Jesus declares a blessing on his disciples for believing when they saw his pierced side and punctured hands, but he was already thinking of you and me: “Blessed are those who have not seen and yet believe” (20:29). The invitation that Jesus gave to his first believing disciples he now gives to all the hearers of John’s Gospel: “What are you seeking? Follow me. Come and see! You will see greater things than these!” (see 1:35–51).

The Gospel of John is to the Fourfold Gospel Book what Deuteronomy is to the Pentateuch—the volume in the collection that is the summary, the apex, the culminating and clarifying book. John’s traditional association with the symbol of the eagle is clear in light of the high-flying theology and Christology of this Gospel. The use of John as the starting place for many Christians and seekers also makes sense: John’s stories are engaging and entertaining, and there is no question that Jesus is being presented to readers as the incarnation of God himself on the earth.
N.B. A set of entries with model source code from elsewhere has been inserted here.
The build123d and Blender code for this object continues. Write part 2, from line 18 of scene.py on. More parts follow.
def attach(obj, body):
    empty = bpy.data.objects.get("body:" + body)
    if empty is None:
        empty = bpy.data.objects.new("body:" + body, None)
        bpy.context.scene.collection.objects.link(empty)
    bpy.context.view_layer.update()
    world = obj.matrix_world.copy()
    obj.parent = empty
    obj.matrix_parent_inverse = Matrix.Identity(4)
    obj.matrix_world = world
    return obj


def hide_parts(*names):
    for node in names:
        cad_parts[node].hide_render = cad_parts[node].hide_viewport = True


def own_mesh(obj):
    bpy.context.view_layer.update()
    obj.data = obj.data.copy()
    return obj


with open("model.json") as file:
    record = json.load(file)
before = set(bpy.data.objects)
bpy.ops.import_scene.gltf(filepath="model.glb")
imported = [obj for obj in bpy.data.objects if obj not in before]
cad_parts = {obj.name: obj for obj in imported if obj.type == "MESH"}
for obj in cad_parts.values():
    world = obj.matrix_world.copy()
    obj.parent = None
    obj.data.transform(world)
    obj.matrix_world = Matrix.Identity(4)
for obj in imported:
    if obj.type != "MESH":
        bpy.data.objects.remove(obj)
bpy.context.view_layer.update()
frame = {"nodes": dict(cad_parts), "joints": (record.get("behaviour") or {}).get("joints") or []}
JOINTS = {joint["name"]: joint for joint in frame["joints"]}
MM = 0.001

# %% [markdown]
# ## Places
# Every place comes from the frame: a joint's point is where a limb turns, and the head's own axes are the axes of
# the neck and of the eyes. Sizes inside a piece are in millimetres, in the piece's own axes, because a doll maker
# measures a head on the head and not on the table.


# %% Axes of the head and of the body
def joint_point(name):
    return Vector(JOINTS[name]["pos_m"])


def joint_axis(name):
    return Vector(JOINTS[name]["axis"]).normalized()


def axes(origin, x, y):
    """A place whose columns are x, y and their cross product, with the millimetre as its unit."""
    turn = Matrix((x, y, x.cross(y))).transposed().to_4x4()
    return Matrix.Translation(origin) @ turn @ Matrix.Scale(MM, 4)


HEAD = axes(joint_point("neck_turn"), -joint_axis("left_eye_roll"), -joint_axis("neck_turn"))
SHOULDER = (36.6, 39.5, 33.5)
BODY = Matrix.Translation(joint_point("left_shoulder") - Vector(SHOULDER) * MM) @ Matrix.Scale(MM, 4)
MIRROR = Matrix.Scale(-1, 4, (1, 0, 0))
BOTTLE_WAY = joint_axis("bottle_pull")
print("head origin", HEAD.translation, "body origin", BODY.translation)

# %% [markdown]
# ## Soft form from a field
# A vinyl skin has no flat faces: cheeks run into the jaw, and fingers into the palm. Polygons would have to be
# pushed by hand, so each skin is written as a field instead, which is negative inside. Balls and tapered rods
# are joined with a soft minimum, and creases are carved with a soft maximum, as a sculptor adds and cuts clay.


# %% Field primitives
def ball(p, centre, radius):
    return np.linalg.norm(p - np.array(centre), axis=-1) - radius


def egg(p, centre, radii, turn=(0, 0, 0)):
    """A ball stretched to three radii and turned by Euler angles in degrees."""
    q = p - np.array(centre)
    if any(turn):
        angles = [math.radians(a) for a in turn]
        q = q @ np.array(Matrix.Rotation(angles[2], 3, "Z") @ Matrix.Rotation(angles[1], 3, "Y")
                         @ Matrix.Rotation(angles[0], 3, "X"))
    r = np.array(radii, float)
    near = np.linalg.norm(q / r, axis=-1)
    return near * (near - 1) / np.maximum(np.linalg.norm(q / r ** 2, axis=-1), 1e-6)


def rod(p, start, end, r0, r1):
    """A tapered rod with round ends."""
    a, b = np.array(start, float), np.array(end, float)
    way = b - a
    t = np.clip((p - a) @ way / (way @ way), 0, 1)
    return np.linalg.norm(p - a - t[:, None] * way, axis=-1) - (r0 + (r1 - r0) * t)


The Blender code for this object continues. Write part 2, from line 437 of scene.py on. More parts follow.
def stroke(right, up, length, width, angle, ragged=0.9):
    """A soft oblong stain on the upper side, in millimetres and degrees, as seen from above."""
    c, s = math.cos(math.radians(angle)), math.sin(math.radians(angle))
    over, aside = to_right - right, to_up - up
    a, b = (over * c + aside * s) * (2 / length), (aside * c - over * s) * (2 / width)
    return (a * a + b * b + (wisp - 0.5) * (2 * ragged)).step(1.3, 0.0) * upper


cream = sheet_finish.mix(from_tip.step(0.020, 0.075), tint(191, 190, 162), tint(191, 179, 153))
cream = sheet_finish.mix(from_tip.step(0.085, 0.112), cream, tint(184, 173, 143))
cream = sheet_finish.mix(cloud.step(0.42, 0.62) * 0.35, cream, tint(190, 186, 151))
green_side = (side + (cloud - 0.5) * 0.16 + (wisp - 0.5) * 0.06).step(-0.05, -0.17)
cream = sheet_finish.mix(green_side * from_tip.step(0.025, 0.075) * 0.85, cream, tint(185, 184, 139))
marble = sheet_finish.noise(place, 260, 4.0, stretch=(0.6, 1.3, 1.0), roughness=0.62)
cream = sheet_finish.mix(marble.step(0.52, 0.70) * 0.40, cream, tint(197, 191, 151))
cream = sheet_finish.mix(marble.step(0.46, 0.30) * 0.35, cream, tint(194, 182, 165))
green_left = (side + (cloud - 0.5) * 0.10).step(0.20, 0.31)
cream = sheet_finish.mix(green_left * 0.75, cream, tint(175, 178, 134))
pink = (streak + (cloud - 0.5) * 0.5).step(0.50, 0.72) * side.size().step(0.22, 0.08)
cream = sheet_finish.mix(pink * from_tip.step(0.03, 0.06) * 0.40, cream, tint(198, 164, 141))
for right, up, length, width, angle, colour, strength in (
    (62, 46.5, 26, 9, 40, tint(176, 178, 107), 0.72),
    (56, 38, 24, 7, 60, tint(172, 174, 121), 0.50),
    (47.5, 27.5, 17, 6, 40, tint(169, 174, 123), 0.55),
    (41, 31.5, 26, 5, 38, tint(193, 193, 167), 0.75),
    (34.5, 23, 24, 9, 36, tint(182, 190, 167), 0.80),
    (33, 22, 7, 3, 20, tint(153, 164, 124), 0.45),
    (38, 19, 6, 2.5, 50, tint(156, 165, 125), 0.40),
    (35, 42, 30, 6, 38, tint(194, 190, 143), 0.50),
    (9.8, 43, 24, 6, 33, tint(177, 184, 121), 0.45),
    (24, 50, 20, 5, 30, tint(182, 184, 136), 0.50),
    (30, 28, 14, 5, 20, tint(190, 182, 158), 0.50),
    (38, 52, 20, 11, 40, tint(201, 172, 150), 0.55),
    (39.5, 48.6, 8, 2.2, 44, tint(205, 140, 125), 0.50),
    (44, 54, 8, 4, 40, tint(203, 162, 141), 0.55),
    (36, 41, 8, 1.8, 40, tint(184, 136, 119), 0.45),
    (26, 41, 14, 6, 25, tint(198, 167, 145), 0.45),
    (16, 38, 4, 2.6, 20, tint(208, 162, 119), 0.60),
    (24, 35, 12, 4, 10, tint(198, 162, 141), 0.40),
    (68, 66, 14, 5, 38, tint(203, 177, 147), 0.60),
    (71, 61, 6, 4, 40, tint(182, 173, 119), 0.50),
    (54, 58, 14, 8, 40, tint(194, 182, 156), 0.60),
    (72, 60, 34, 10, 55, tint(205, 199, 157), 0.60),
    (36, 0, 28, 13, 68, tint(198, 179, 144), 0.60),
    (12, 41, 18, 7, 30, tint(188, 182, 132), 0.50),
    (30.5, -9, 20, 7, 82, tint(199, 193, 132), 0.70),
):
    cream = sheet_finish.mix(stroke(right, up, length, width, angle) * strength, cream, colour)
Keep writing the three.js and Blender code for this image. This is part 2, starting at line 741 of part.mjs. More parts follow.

John and the Synoptics, DC and Marvel

Christian Reading Questions

  1. Read John’s prologue (1:1–18) several times, noting its major themes. Trace these themes throughout the rest of John’s Gospel.
  2. Read through each of the seven signs in John. How do you think each of these signs reveals different aspects of Jesus’s character and divine power?
  3. Read through 1 John. What themes are prevalent throughout the letter? How do these themes compare and contrast with the themes in John’s Gospel?
  4. Why do you think John’s Gospel is so different from the Synoptics? What value does it add to the Fourfold Gospel Book?